Life felt out of control. I knew a while ago I needed to slow down, which is a pretty hard concept for me. And I had actually managed to do so, but things kept being piled on, so that despite slowing, I didn't have the free time I needed. I also felt so alone. I didn't have much time to give to my friends and they were busy too. I didn't feel like I could really ask for help. So, I wondered what I was supposed to do. Hold on and fight even harder, more stubborn than ever before? Or give up and just let go of everything?

There were two things that the Holy Ghost whispered to me after that very long day. The first really hit me, since it had been a while since I heard Him so clearly.
"Slowing down is not giving up."

I thought about it and realized that I had decided in my own mind that I was a failure for slowing down. The reminder was much needed at this time, so I knew the answer was not to let go of everything, at least not in the way I thought of it.

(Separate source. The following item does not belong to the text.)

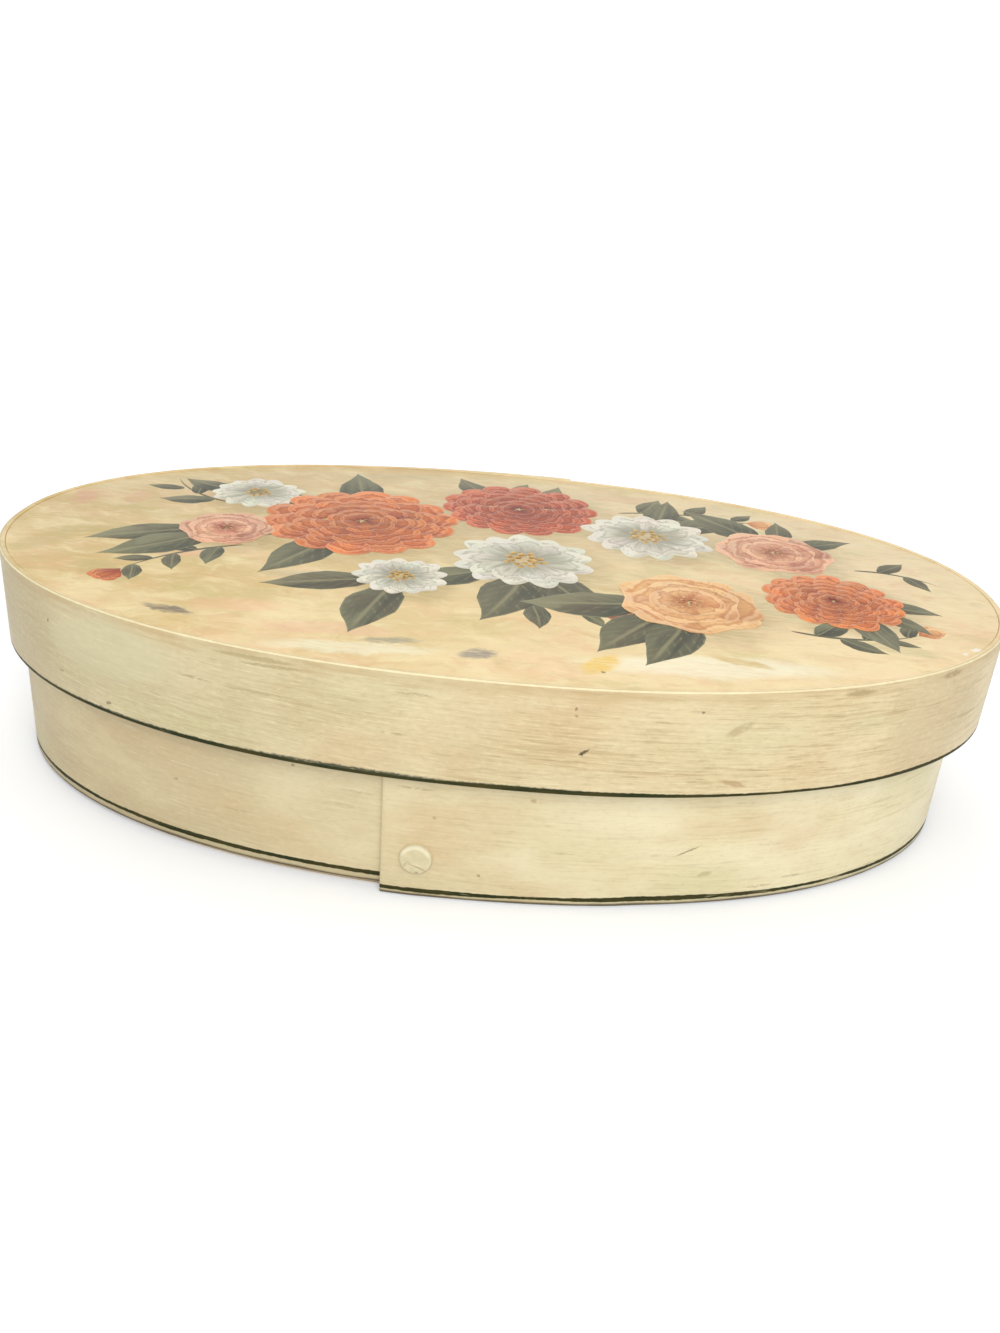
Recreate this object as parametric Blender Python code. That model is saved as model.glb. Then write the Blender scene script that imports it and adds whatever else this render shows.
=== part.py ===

Still, everything was so crazy. I tried and tried, but it was all too much for me to handle. Then I understood the next statement to be simply, "You are not in control."

Oh...

I realized that I had put myself in the center of my little universe and was getting angry that I wasn't very good at being my own deity of it.

So, was I to hold on tighter? No. Not to my throne. I needed to back off and have patience enough to trust that God can be a god so much better than I can. But at the same time, I wasn't to give up. Trusting God is no passive thing. At least not in my life. Some can trust Him pretty easily, but I question, doubt, and give in to stubbornness on quite a regular basis, so it's a battle just to give it up to Him.

That night, when I finally got it, I felt a huge weight off of my shoulders. I wasn't in control. ...phwew...

And in the morning, life was crazy once more, but thankfully, I wasn't in charge of it. He is.